BEGIN Recorded information
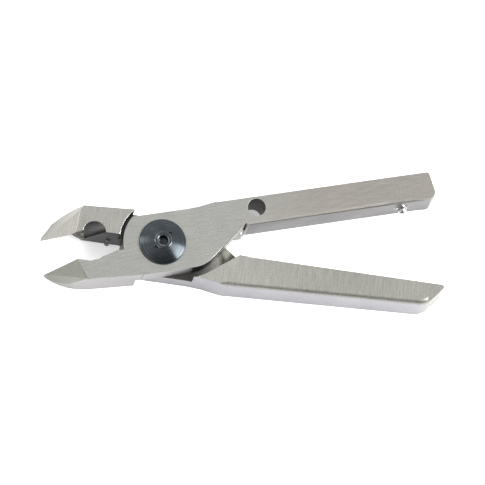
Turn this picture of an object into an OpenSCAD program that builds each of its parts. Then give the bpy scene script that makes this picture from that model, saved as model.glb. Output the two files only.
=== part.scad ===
// Lap-joint cutting nippers with bare steel levers, an oblique cutting head and a domed pivot screw.
// The pivot axis is Z at the origin, the backs of both levers lie on z = 0, the handles point to +X
// and the jaws to -X. Each lever is drawn with the tool closed and then turned to its open position.

/* [Levers] */
// Thickness of both levers
lever_t = 10; // [9:0.5:12]
// Angle between the levers in the open position
open_angle = 17; // [8:0.5:22]
// Distance from the pivot axis to the end of the front lever's handle
front_reach = 76.3; // [70:0.1:90]
// Distance from the pivot axis to the end of the rear lever's handle
rear_reach = 77.2; // [70:0.1:90]
// Distance from the centre line to the outer side of the front handle
handle_outer = 9; // [8.6:0.1:10]
// Distance from the centre line to the inner side of the front handle
front_inner = 1.3; // [1:0.1:2]
// Distance from the centre line to the inner side of the rear handle
rear_inner = 0.6; // [0.5:0.1:1.5]
// Distance from the centre line to the rear handle's outer side near its end
rear_tail = 7.1; // [6:0.1:9]

/* [Lap joint] */
// Half width of the lap at the pivot
lap_half_w = 8.3; // [8:0.1:9]
// Radius of the round front end of each lap
boss_r = 10.6; // [10:0.1:11]
// Radius of the hollow shoulder that the other lap turns in
shoulder_r = 11.6; // [11.2:0.1:12]
// Slope of the lap's edge towards the handles
lap_slope = 37.5; // [34:0.5:42]
// Gap between a lap's edge and the step of the other lever when closed
step_gap = 0.45; // [0.3:0.05:0.8]
// Clearance between the two lap faces
lap_clear = 0.03; // [0.02:0.01:0.1]

/* [Cutting head] */
// Distance from the pivot axis to the tips
tip_reach = 32.2; // [30:0.1:36]
// Distance from the pivot axis to the ridge where the nose starts to slope
ridge_reach = 23.5; // [22:0.1:26]
// Height of the tips above the back faces
tip_z = 1.2; // [0.6:0.1:3]
// Half width of a jaw at the ridge
jaw_half_w = 7.4; // [7:0.1:8]
// Gap left between the cutting edges when closed
edge_gap = 0.04; // [0.02:0.01:0.1]
// Radius of the hollow ground behind the cutting edges
hollow_r = 2.6; // [2:0.05:3]

/* [Pivot] */
// Radius of the pivot screw's domed head
head_r = 6.35; // [6:0.05:7]
// Height of the domed head above the front lever
head_h = 2; // [1.6:0.1:2.6]
// Radius of the plain shank that the front lever turns on
shank_r = 4; // [3.5:0.1:4.5]
// Radial running clearance round the shank
shank_clear = 0.04; // [0.02:0.01:0.1]
// Radius of the threaded end
thread_r = 3; // [2.5:0.1:3.4]
// Radius of the round lock nut in the back of the rear lever
nut_r = 5.2; // [4.6:0.1:6]
// Thickness of the lock nut
nut_t = 1.8; // [1.4:0.1:2.4]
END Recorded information
Task directions: Nothing should be changed: write out all of the data as is.

Response to the exercise:
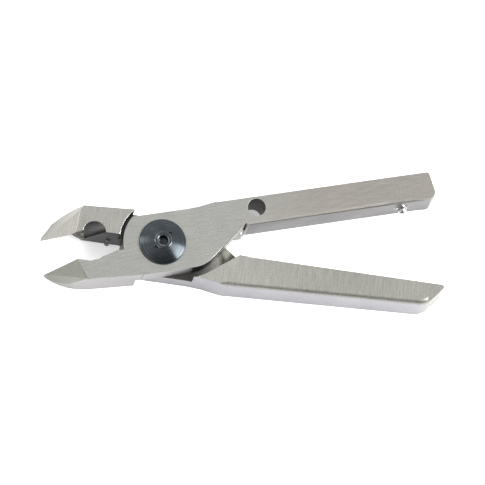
Turn this picture of an object into an OpenSCAD program that builds each of its parts. Then give the bpy scene script that makes this picture from that model, saved as model.glb. Output the two files only.
=== part.scad ===
// Lap-joint cutting nippers with bare steel levers, an oblique cutting head and a domed pivot screw.
// The pivot axis is Z at the origin, the backs of both levers lie on z = 0, the handles point to +X
// and the jaws to -X. Each lever is drawn with the tool closed and then turned to its open position.

/* [Levers] */
// Thickness of both levers
lever_t = 10; // [9:0.5:12]
// Angle between the levers in the open position
open_angle = 17; // [8:0.5:22]
// Distance from the pivot axis to the end of the front lever's handle
front_reach = 76.3; // [70:0.1:90]
// Distance from the pivot axis to the end of the rear lever's handle
rear_reach = 77.2; // [70:0.1:90]
// Distance from the centre line to the outer side of the front handle
handle_outer = 9; // [8.6:0.1:10]
// Distance from the centre line to the inner side of the front handle
front_inner = 1.3; // [1:0.1:2]
// Distance from the centre line to the inner side of the rear handle
rear_inner = 0.6; // [0.5:0.1:1.5]
// Distance from the centre line to the rear handle's outer side near its end
rear_tail = 7.1; // [6:0.1:9]

/* [Lap joint] */
// Half width of the lap at the pivot
lap_half_w = 8.3; // [8:0.1:9]
// Radius of the round front end of each lap
boss_r = 10.6; // [10:0.1:11]
// Radius of the hollow shoulder that the other lap turns in
shoulder_r = 11.6; // [11.2:0.1:12]
// Slope of the lap's edge towards the handles
lap_slope = 37.5; // [34:0.5:42]
// Gap between a lap's edge and the step of the other lever when closed
step_gap = 0.45; // [0.3:0.05:0.8]
// Clearance between the two lap faces
lap_clear = 0.03; // [0.02:0.01:0.1]

/* [Cutting head] */
// Distance from the pivot axis to the tips
tip_reach = 32.2; // [30:0.1:36]
// Distance from the pivot axis to the ridge where the nose starts to slope
ridge_reach = 23.5; // [22:0.1:26]
// Height of the tips above the back faces
tip_z = 1.2; // [0.6:0.1:3]
// Half width of a jaw at the ridge
jaw_half_w = 7.4; // [7:0.1:8]
// Gap left between the cutting edges when closed
edge_gap = 0.04; // [0.02:0.01:0.1]
// Radius of the hollow ground behind the cutting edges
hollow_r = 2.6; // [2:0.05:3]

/* [Pivot] */
// Radius of the pivot screw's domed head
head_r = 6.35; // [6:0.05:7]
// Height of the domed head above the front lever
head_h = 2; // [1.6:0.1:2.6]
// Radius of the plain shank that the front lever turns on
shank_r = 4; // [3.5:0.1:4.5]
// Radial running clearance round the shank
shank_clear = 0.04; // [0.02:0.01:0.1]
// Radius of the threaded end
thread_r = 3; // [2.5:0.1:3.4]
// Radius of the round lock nut in the back of the rear lever
nut_r = 5.2; // [4.6:0.1:6]
// Thickness of the lock nut
nut_t = 1.8; // [1.4:0.1:2.4]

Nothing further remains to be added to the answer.